An astonishing amount of the complexity in the tax code is driven by Congress’s decision to allow investors to pay lower tax rates than people whose money comes from working. Just to take one example, what has come to be known as the “carried interest loophole” would go away if capital gains were taxed at the same rates as regular income.
The much-lauded bipartisan tax bill that Ronald Reagan and congressional Democrats passed in 1986 did, in fact, eliminate the preferential rates for capital gains. Unfortunately, that parity was eliminated very soon thereafter.
There would be an additional advantage to equalizing rates on regular income and capital gains. I mentioned in my most recent Verdict column that most of the thirty percent of Americans who itemize their tax deductions actually have rather simple tax returns. This is because most of us deduct mortgage interest, state and local taxes, charitable contributions, and a few familiar items like those.
For such people, filling their taxes is admittedly less simple than the 1040-EZ form that most people can use, but it is still not particularly challenging to fill out such returns. The political hue and cry about the number of words or pages in the tax code is designed to make us think that the tax code is horribly complex, but for most of us, it really is not.
Even so, there is a genuine complication that arises for upper-middle-class people who do have some realized capital gains in a given year. Because they can pay a lower rate by reporting the income as capital gains rather than regular income, there is a strong incentive to do so.
The form that people must use for that purpose, however, is truly complicated. It has, in fact, tripped me up on more than one occasion. But if the tax rates were the same on both regular and capital gains income, there would be no need to fill out the different form at all. That would be genuine simplification.
What About the Tax Rates Themselves?
Notice that of the three categories of possible tax reform that I have discussed above—the estate tax, taxing unrealized gains, and eliminating the preferential tax rates for investment income—only the first is actually an argument for achieving a more progressive system by raising the current tax rates.
It is frankly insane that Congress settled on the current system of exempting more than $11 million of estates from taxation and then imposing rates that top out at 40 percent. We can and should reduce the exemption amount and make the rates more progressive.
But the other two categories are not arguments about rates at all. We could have any set of tax rates that we like, but it would always be more progressive not to give rich people the advantages that the realization requirement and lower capital gains taxes give them.
This is not to say that I would not also be in favor of increased tax rates on higher-end taxpayers.
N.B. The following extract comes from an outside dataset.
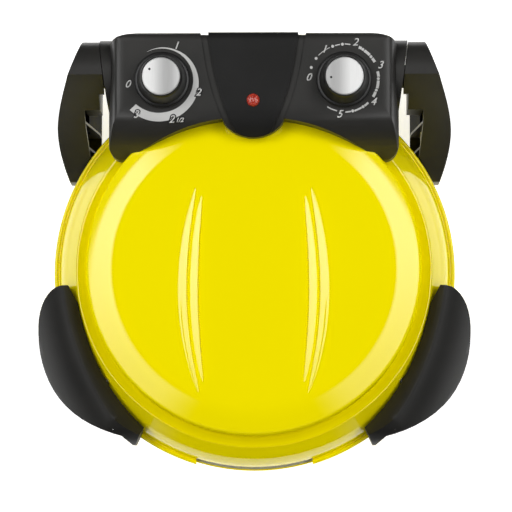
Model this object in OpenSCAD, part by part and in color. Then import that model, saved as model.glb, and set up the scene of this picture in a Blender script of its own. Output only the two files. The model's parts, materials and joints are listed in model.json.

The best economic research that I have seen suggests that the top income tax rates in the U.S. should be set in the range of 75 to 80 percent for very high incomes.
Moreover, I have not even mentioned the advantages that international tax rules provide to corporations and wealthy people. This column is already long enough.
The point is that the tax code could be make simpler and fairer both by resetting rates and by fixing the gaping loopholes that the current system provides for the richest Americans.
Unless congressional Republicans become interested in true tax reform, however, we should at least stop them from making the tax code even more tilted toward their donors.